Where to Next With InCorp
We understand that it is complicated when it comes to Singapore’s KYC requirements. However, it is important to remember that KYC is not just about meeting regulatory standards — it is about becoming part of a world-leading business environment that prioritises security and trust.
By aligning with Singapore’s robust KYC framework, your business stays compliant and gains a competitive edge in the global market. Reach out to InCorp today to incorporate your business while adhering to Singapore KYC requirements! As an experienced corporate service provider, our compliance experts are here to guide you every step of the way.

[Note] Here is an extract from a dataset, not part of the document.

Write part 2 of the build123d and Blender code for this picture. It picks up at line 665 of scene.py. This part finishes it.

FAQs about Singapore KYC Requirements
What is the KYC process for businesses in Singapore?
- KYC in Singapore involves collecting and verifying information such as identification, addresses, and financial records to prevent financial crimes. It ensures compliance with local laws and global standards.

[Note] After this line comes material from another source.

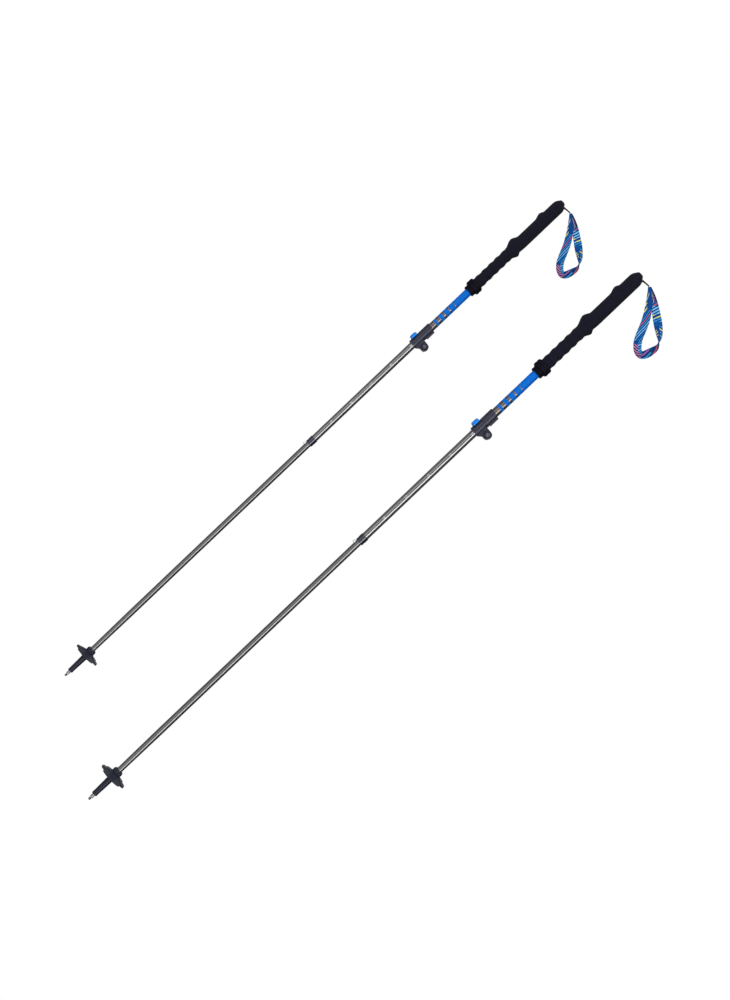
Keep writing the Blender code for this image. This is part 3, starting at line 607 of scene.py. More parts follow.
def webbing_paint(name):
    """Woven strap: royal blue with blocks of printed stripes, over a fine ribbed weave whose colour carries
    painted shade. Near the top, a solid black band down the right edge is the cord's painted shadow.
    """
    royal, deep = (0.001, 0.052, 0.235), (0.0015, 0.032, 0.14)
    ice, cyan, sky = (0.2, 0.52, 0.8), (0.03, 0.3, 0.6), (0.004, 0.14, 0.42)
    yellow, cream, coral = (0.72, 0.66, 0.12), (0.5, 0.47, 0.36), (0.6, 0.09, 0.13)
    # black is used only for the cord's painted shadow on the strap
    pink, lilac, black = (0.6, 0.2, 0.36), (0.32, 0.1, 0.34), (0.006, 0.006, 0.015)
    full = (-1, 15)
    blocks = [
        (((0, 27), full, 2.8, 0.34, (0.1, 1.0), (cream, lilac, cyan)), deep),
        # painted shadow: a solid black band along the right edge for the first 26 mm, where the cord's
        # shadow falls
        (((0, 26), (10.5, 15), 9.0, 1.0, (0.0, 1.0), (black,)), deep),
        (((27.5, 31), full, 3.9, 0.4, (1.0, 0.2), (coral,)), royal),
        (((32, 46), full, 4.7, 0.45, (1.0, 0.3), (ice,)), royal),
        (((46, 52.5), full, 6.6, 0.3, (1.0, 0.3), (yellow,)), royal),
        (((52.5, 60), full, 4.4, 0.4, (1.0, 0.3), (ice, cyan)), royal),
        (((59, 66), full, 3.2, 0.25, (1.0, 0.16), (sky,)), royal),
        (((66, 94), (8.5, 15), 5.2, 0.4, (1.0, -0.8), (yellow, cyan, ice, cyan)), royal),
        (((72, 83), (-1, 5), 4.6, 0.3, (1.0, 0.8), (yellow,)), royal),
        (((98, 114), full, 5.6, 0.36, (0.3, 1.0), (coral, deep, sky)), deep),
        (((114, 131), full, 6.4, 0.36, (0.3, 1.0), (deep, coral, cyan, lilac)), deep),
        (((131, 151), (-1, 8), 4.6, 0.45, (1.0, 0.9), (pink,)), deep),
        (((131, 156), (8, 15), 4.6, 0.42, (1.0, -0.6), (cyan, ice)), royal),
        (((156, 211), full, 3.6, 0.34, (-0.42, 1.0), (ice, sky, cyan, coral, cyan, ice)), royal),
        (((205, 224), (-1, 4), 5.4, 0.34, (-0.42, 1.0), (yellow,)), royal),
        (((222, 244), (-1, 5), 7.0, 0.26, (-0.4, 1.0), (cream,)), royal),
    ]
    paint, tree = new_paint(name, Roughness=0.8, Specular_IOR_Level=0.12)
    split = node(tree, "SeparateXYZ", {"Vector": node(tree, "UVMap").outputs[0]})
    wobble = maths(tree, "MULTIPLY_ADD", noise(tree, 90.0, 1.0), 1.4 * MM, -0.7 * MM)
    chart = {
        "along": maths(tree, "ADD", split.outputs["Y"], wobble),
        "across": maths(tree, "ADD", split.outputs["X"], wobble),
    }
    colour = node(tree, "RGB").outputs[0]
    colour.default_value = (*royal, 1.0)
    for patch, base in blocks:
        mask, dyed = stripe_block(tree, chart, patch, base)
        colour = mixed(tree, mask, colour, dyed)
    # Painted shade of the weave: the colour is darkened by up to a quarter in the hollows between ribs and
    # yarns, besides the bump
    ribs = maths(tree, "SINE", maths(tree, "MULTIPLY", split.outputs["Y"], tau / (0.7 * MM)))
    yarns = maths(tree, "SINE", maths(tree, "MULTIPLY", split.outputs["X"], tau / (0.55 * MM)))
    weave = maths(tree, "MULTIPLY", ribs, yarns)
    painted_weave_shade = maths(tree, "MULTIPLY_ADD", weave, 0.12, 0.88)
    woven = node(tree, "VectorMath", {0: colour, "Scale": painted_weave_shade}, operation="SCALE")
    return dress(paint, Base_Color=woven.outputs[0], Normal=raised(tree, weave, 0.000012), Sheen_Weight=0.06)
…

Which authorities regulate KYC in Singapore?
- The Monetary Authority of Singapore (MAS) and the Accounting and Corporate Regulatory Authority (ACRA) oversee KYC regulations for financial institutions and businesses, enforcing compliance to uphold financial integrity.
What are the consequences of not following KYC rules in Singapore?
- Companies and individuals face penalties like significant fines, loss of business licenses, and other legal actions if they fail to follow KYC regulations set by MAS and ACRA.
How does IRAS detect tax evasion?
- IRAS uses various methods to detect tax evasion, including audits, investigations, and cooperation with international tax authorities.
What should companies do to avoid tax evasion?
- Companies should conduct regular tax audits, train employees on tax laws, maintain accurate records, and establish clear reporting channels for tax compliance concerns. It also needs to check on its clients and business partners to ensure that they aren’t involved in any non-compliance issues. All these steps collectively take care of all the potential areas of concern regarding tax evasion.
Can tax evasion result in imprisonment?
- Tax evasion in Singapore can result in imprisonment for up to five years, depending on the severity of the offence.